Atmosfera nostálgica
Lu Camy em A Moça da Cidade: em busca do homem ideal (Foto: Gui Maia)
A Moça da Cidade é um espetáculo despretensioso construído em torno da evocação da atmosfera das novelas radiofônicas. O autor Anderson Bosh reconstitui os tradicionais recursos dos programas de rádio de décadas passadas que, diante da ausência de imagens, eram empregados com o intuito de estimular a imaginação do ouvinte. Radioatores interpretam uma história cômica que se transforma em melodrama ao final – a de uma moça interiorana, Ambrosina, determinada a viver na cidade grande. Logo que se depara com a nova paisagem, ela se percebe destoante. Mas não esmorece em sua busca pelo homem ideal, insatisfeita com o que a realidade acena.

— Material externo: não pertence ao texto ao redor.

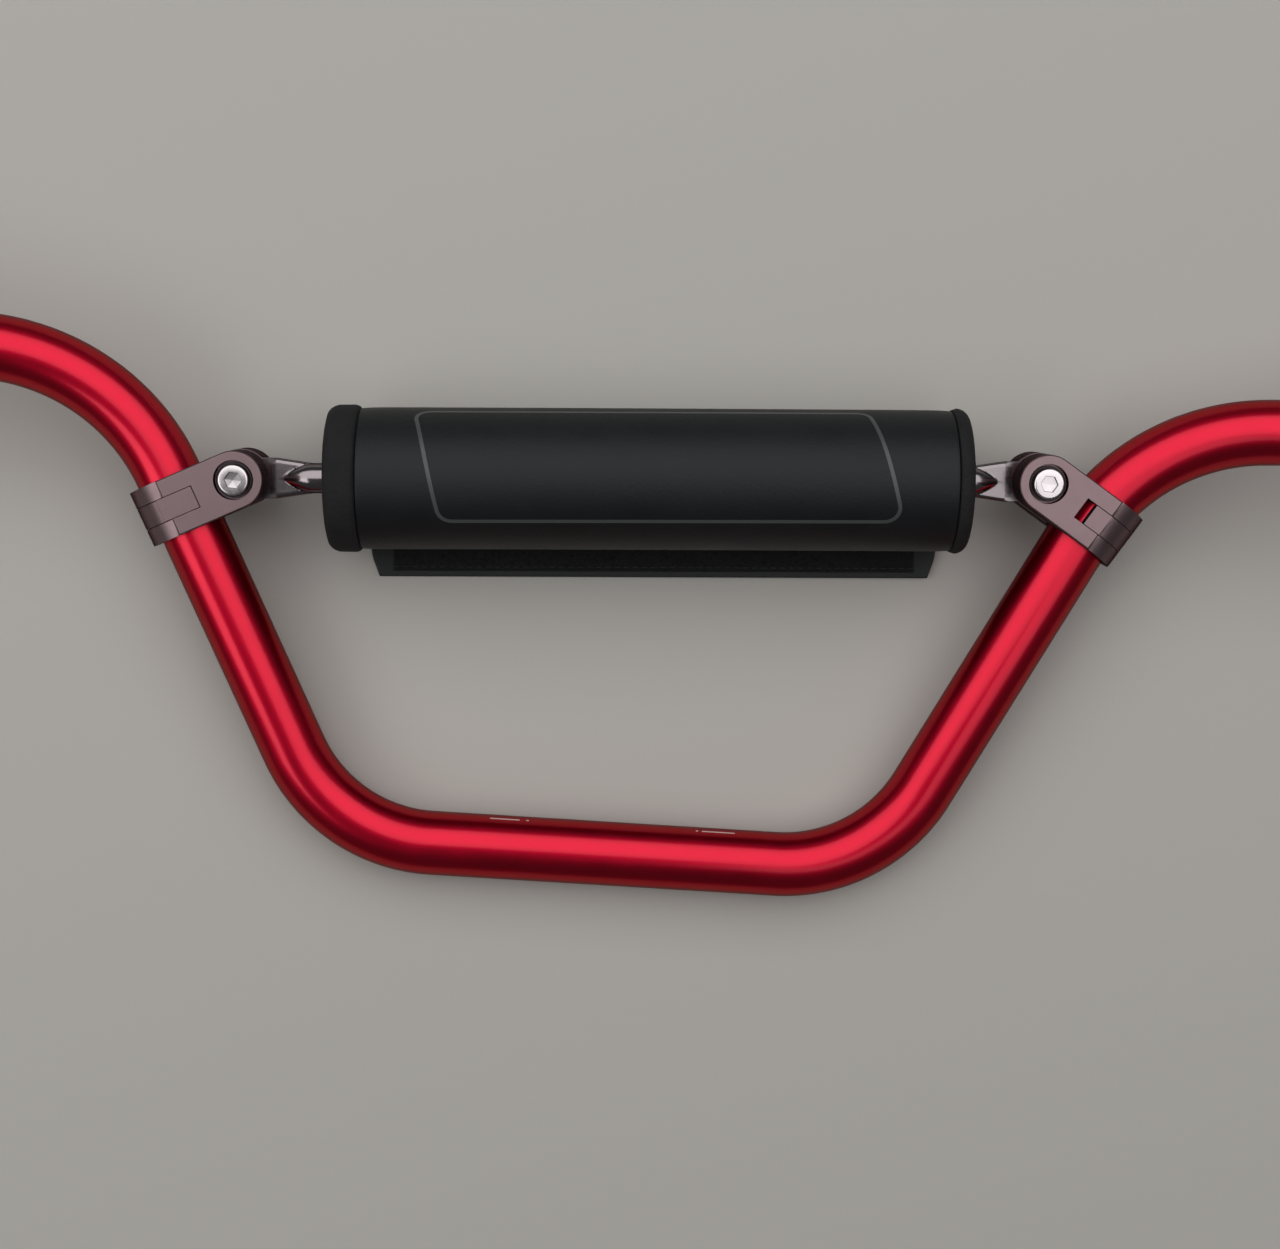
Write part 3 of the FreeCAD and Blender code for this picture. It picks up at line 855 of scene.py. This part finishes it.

Em cartaz na Sala Mutiuso do Espaço Sesc, a montagem de Rodrigo Pandolfo valoriza, de início, o registro dos radioatores. A partir da chegada da protagonista ao Rio de Janeiro, os atores se afastam um pouco do microfone e passam a se dedicar mais às composições dos personagens. As peculiaridades das radionovelas, como as sonoplastias, permanecem ao fundo da cena. Talvez o diretor pudesse ter potencializado mais esse plano, algo ocultado pela distância e pela barreira de um biombo transparente.
A cenografia de Miguel Pinto Guimarães é formada por biombos e painéis utilizados para projeções de imagens antigas do Rio de Janeiro (vídeos de Felipe Bond) e de cenas do filme Uma Rua chamada Pecado, versão cinematográfica de Elia Kazan para a peça Um Bonde chamado Desejo, de Tennessee Williams, uma boa escolha, ainda que citada com certo excesso. O efeito obtido na cena da luta entre Ambrosina e Leitinho, seu pretendente, soa dispensável. De qualquer modo, o sabor nostálgico propiciado pelas projeções, também decorrente da interação com a iluminação de Tomás Ribas, é agradável.
Os figurinos de Bruno Perlatto são propositadamente exagerados para Ambrosina, frisando sua inadequação ao contexto no qual desembarca. No elenco, Lu Camy tem mais oportunidades e faz de Ambrosina uma figura empática e divertida. Dida Camero e Gabriel Delfino Marques se desdobram em mais de um papel, destacando-se, no caso dela, como a dona da pensão e, no dele, como o pai de Ambrosina, graças a bons trabalhos de voz.
A montagem de A Moça da Cidade não ultrapassa a esfera da simpatia, realçada por referências – além do filme de Kazan, a menção à cadela Laika, lançada ao espaço – que trazem à tona a década de 1950. Em se tratando, porém, da primeira direção de Rodrigo Pandolfo, o resultado evidencia méritos consideráveis.